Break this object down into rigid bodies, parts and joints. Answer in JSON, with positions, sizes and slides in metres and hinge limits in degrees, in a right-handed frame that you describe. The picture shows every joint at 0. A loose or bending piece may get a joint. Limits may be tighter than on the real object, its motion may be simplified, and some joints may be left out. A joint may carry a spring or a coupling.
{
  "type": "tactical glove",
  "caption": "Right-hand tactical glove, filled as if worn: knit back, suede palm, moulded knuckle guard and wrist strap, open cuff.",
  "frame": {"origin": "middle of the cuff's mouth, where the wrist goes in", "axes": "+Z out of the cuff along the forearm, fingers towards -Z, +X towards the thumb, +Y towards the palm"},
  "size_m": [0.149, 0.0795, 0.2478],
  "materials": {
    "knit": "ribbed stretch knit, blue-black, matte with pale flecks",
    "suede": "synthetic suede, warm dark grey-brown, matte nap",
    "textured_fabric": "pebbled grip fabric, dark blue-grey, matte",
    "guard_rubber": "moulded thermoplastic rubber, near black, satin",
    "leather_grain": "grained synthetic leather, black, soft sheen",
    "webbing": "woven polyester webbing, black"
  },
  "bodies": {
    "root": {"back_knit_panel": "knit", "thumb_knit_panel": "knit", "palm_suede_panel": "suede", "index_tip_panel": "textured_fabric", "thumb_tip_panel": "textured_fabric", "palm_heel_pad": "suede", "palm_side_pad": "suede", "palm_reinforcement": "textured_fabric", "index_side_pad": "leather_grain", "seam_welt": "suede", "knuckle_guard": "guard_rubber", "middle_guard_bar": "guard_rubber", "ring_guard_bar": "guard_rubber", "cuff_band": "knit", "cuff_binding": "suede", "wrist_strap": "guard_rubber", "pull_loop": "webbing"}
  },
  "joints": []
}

────────────────

- **SET TASK**: Exactly reproduce the material above.

- **TASK RESPONSE**:
Break this object down into rigid bodies, parts and joints. Answer in JSON, with positions, sizes and slides in metres and hinge limits in degrees, in a right-handed frame that you describe. The picture shows every joint at 0. A loose or bending piece may get a joint. Limits may be tighter than on the real object, its motion may be simplified, and some joints may be left out. A joint may carry a spring or a coupling.
{
  "type": "tactical glove",
  "caption": "Right-hand tactical glove, filled as if worn: knit back, suede palm, moulded knuckle guard and wrist strap, open cuff.",
  "frame": {"origin": "middle of the cuff's mouth, where the wrist goes in", "axes": "+Z out of the cuff along the forearm, fingers towards -Z, +X towards the thumb, +Y towards the palm"},
  "size_m": [0.149, 0.0795, 0.2478],
  "materials": {
    "knit": "ribbed stretch knit, blue-black, matte with pale flecks",
    "suede": "synthetic suede, warm dark grey-brown, matte nap",
    "textured_fabric": "pebbled grip fabric, dark blue-grey, matte",
    "guard_rubber": "moulded thermoplastic rubber, near black, satin",
    "leather_grain": "grained synthetic leather, black, soft sheen",
    "webbing": "woven polyester webbing, black"
  },
  "bodies": {
    "root": {"back_knit_panel": "knit", "thumb_knit_panel": "knit", "palm_suede_panel": "suede", "index_tip_panel": "textured_fabric", "thumb_tip_panel": "textured_fabric", "palm_heel_pad": "suede", "palm_side_pad": "suede", "palm_reinforcement": "textured_fabric", "index_side_pad": "leather_grain", "seam_welt": "suede", "knuckle_guard": "guard_rubber", "middle_guard_bar": "guard_rubber", "ring_guard_bar": "guard_rubber", "cuff_band": "knit", "cuff_binding": "suede", "wrist_strap": "guard_rubber", "pull_loop": "webbing"}
  },
  "joints": []
}